**GIVEN EXERCISE**
Reproduce all of the material word for word.

**DATASET EXCERPT**
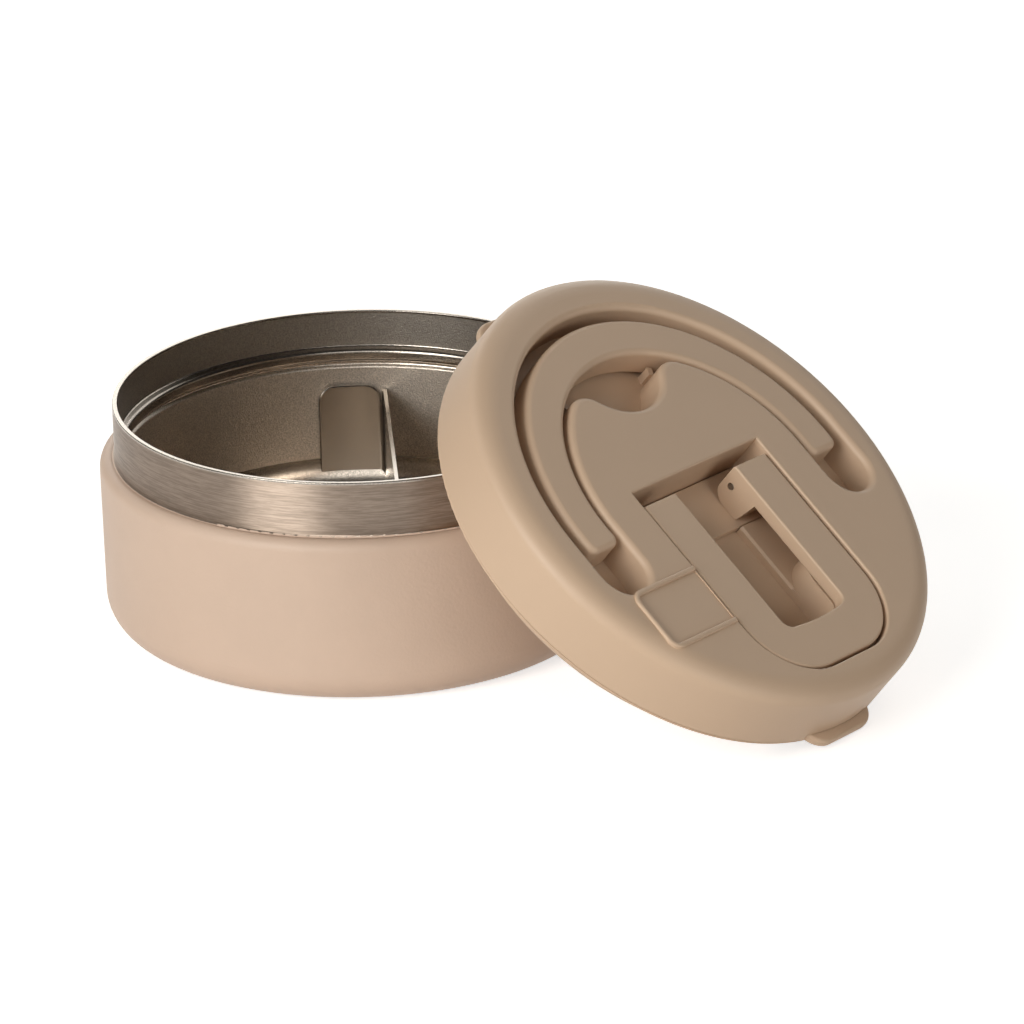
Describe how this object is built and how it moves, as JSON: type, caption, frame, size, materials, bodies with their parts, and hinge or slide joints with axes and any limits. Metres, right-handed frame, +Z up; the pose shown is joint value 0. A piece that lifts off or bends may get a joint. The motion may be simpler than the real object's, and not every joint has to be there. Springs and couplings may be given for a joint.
{
  "type": "insulated food jar",
  "caption": "Squat double-walled steel food jar with a divider; its thick plug lid, with a sunk carry handle and a cam lever that locks the plug, leans against the rim.",
  "frame": {"origin": "centre of the bounding box in plan, on the table that the jar stands on", "axes": "+Z up, along the jar's axis, which stands at x = -47.8 mm, y = 0.9 mm; the lid leans on the rim on the +X side with its top face towards +X and up"},
  "size_m": [0.2356, 0.1416, 0.1017],
  "materials": {
    "coated_steel": "beige powder coat with a fine texture; the neck above the ledge is bare brushed steel",
    "satin_steel": "satin inside, polished bead and rim",
    "brushed_sheet": "brushed sheet with bright edges",
    "bright_steel": "plain turned steel",
    "solder": "dull solder",
    "getter_metal": "dull pressed metal",
    "foil": "bright foil",
    "lid_plastic": "matte beige moulding",
    "plug_plastic": "matte beige moulding, a shade lighter",
    "soft_ring": "matte beige elastomer",
    "seal_rubber": "translucent silicone",
    "foam": "fine closed foam"
  },
  "bodies": {
    "jar": {"outer_shell": "coated_steel", "inner_liner": "satin_steel", "base_disc": "bright_steel", "vacuum_seal": "solder", "getter": "getter_metal", "getter_clip": "bright_steel", "reflective_foil": "foil"},
    "divider": {"divider": "brushed_sheet"},
    "lid": {"lid_cover": "lid_plastic", "skirt_ring": "soft_ring", "plug_sleeve": "plug_plastic", "lid_insulation": "foam", "plug_seal": "seal_rubber", "plug_cap": "plug_plastic", "cap_screws": "bright_steel", "lever_pin_left": "bright_steel", "lever_pin_right": "bright_steel"},
    "press": {"press_bridge": "lid_plastic", "press_plate": "plug_plastic"},
    "handle": {"carry_handle": "lid_plastic"},
    "lever": {"press_lever": "lid_plastic"}
  },
  "joints": [
    {"name": "lid_lift", "type": "slide", "parent": "jar", "child": "lid", "axis": [0, 0, 1], "range_m": [0, 0.12]},
    {"name": "divider_lift", "type": "slide", "parent": "jar", "child": "divider", "axis": [0, 0, 1], "range_m": [0, 0.06]},
    {"name": "handle_hinge", "type": "hinge", "parent": "lid", "child": "handle", "pos_m": [0.06394, -0.00145, 0.05609], "axis": [0.0539, 0.9976, -0.0429], "range_deg": [0, 90]},
    {"name": "lever_hinge", "type": "hinge", "parent": "lid", "child": "lever", "pos_m": [0.06327, -0.00147, 0.05495], "axis": [-0.0539, -0.9976, 0.0429], "range_deg": [0, 70]},
    {"name": "press_slide", "type": "slide", "parent": "lid", "child": "press", "axis": [0.6225, 0, 0.7826], "range_m": [0, 0.0025]}
  ],
  "couplings": [
    {"joint": "press_slide", "follows": "lever_hinge", "m_per_rad": 0.0020463}
  ]
}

**WRITTEN RESPONSE**
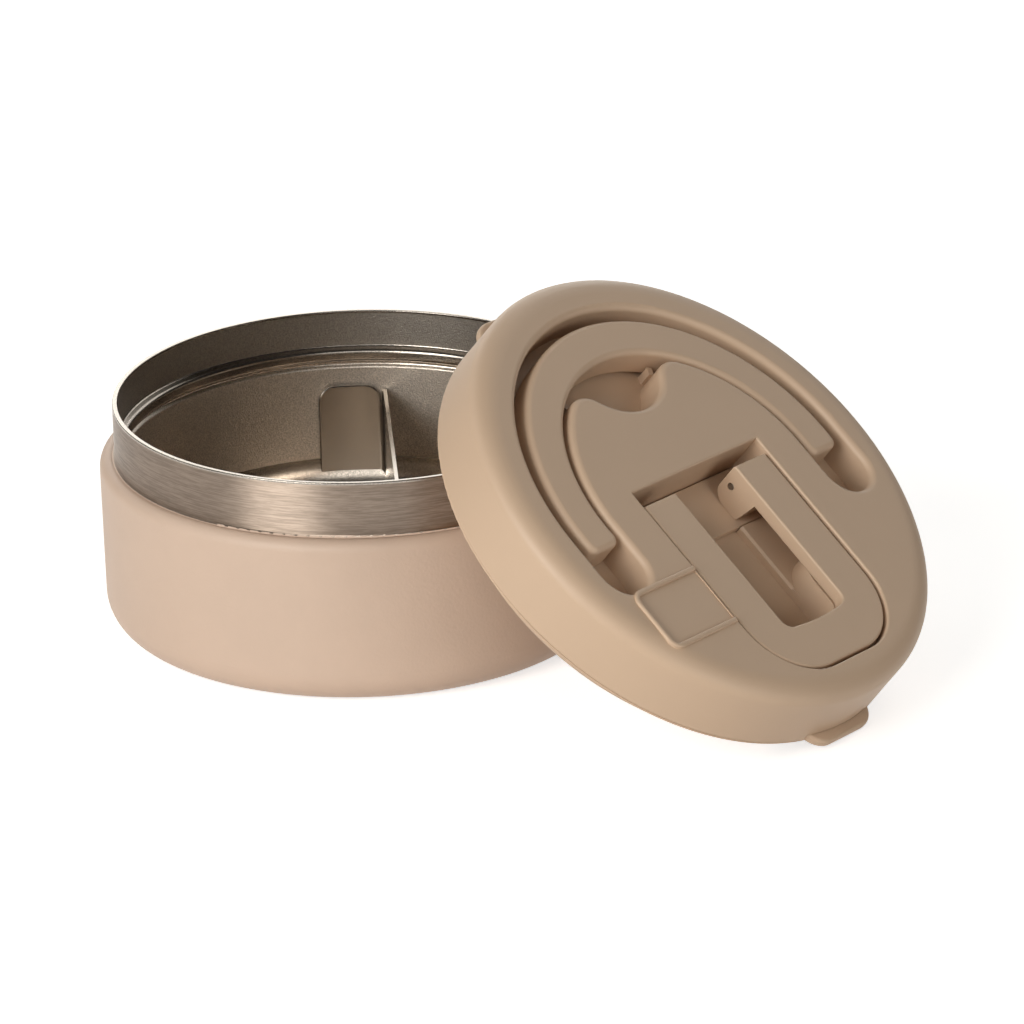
Describe how this object is built and how it moves, as JSON: type, caption, frame, size, materials, bodies with their parts, and hinge or slide joints with axes and any limits. Metres, right-handed frame, +Z up; the pose shown is joint value 0. A piece that lifts off or bends may get a joint. The motion may be simpler than the real object's, and not every joint has to be there. Springs and couplings may be given for a joint.
{
  "type": "insulated food jar",
  "caption": "Squat double-walled steel food jar with a divider; its thick plug lid, with a sunk carry handle and a cam lever that locks the plug, leans against the rim.",
  "frame": {"origin": "centre of the bounding box in plan, on the table that the jar stands on", "axes": "+Z up, along the jar's axis, which stands at x = -47.8 mm, y = 0.9 mm; the lid leans on the rim on the +X side with its top face towards +X and up"},
  "size_m": [0.2356, 0.1416, 0.1017],
  "materials": {
    "coated_steel": "beige powder coat with a fine texture; the neck above the ledge is bare brushed steel",
    "satin_steel": "satin inside, polished bead and rim",
    "brushed_sheet": "brushed sheet with bright edges",
    "bright_steel": "plain turned steel",
    "solder": "dull solder",
    "getter_metal": "dull pressed metal",
    "foil": "bright foil",
    "lid_plastic": "matte beige moulding",
    "plug_plastic": "matte beige moulding, a shade lighter",
    "soft_ring": "matte beige elastomer",
    "seal_rubber": "translucent silicone",
    "foam": "fine closed foam"
  },
  "bodies": {
    "jar": {"outer_shell": "coated_steel", "inner_liner": "satin_steel", "base_disc": "bright_steel", "vacuum_seal": "solder", "getter": "getter_metal", "getter_clip": "bright_steel", "reflective_foil": "foil"},
    "divider": {"divider": "brushed_sheet"},
    "lid": {"lid_cover": "lid_plastic", "skirt_ring": "soft_ring", "plug_sleeve": "plug_plastic", "lid_insulation": "foam", "plug_seal": "seal_rubber", "plug_cap": "plug_plastic", "cap_screws": "bright_steel", "lever_pin_left": "bright_steel", "lever_pin_right": "bright_steel"},
    "press": {"press_bridge": "lid_plastic", "press_plate": "plug_plastic"},
    "handle": {"carry_handle": "lid_plastic"},
    "lever": {"press_lever": "lid_plastic"}
  },
  "joints": [
    {"name": "lid_lift", "type": "slide", "parent": "jar", "child": "lid", "axis": [0, 0, 1], "range_m": [0, 0.12]},
    {"name": "divider_lift", "type": "slide", "parent": "jar", "child": "divider", "axis": [0, 0, 1], "range_m": [0, 0.06]},
    {"name": "handle_hinge", "type": "hinge", "parent": "lid", "child": "handle", "pos_m": [0.06394, -0.00145, 0.05609], "axis": [0.0539, 0.9976, -0.0429], "range_deg": [0, 90]},
    {"name": "lever_hinge", "type": "hinge", "parent": "lid", "child": "lever", "pos_m": [0.06327, -0.00147, 0.05495], "axis": [-0.0539, -0.9976, 0.0429], "range_deg": [0, 70]},
    {"name": "press_slide", "type": "slide", "parent": "lid", "child": "press", "axis": [0.6225, 0, 0.7826], "range_m": [0, 0.0025]}
  ],
  "couplings": [
    {"joint": "press_slide", "follows": "lever_hinge", "m_per_rad": 0.0020463}
  ]
}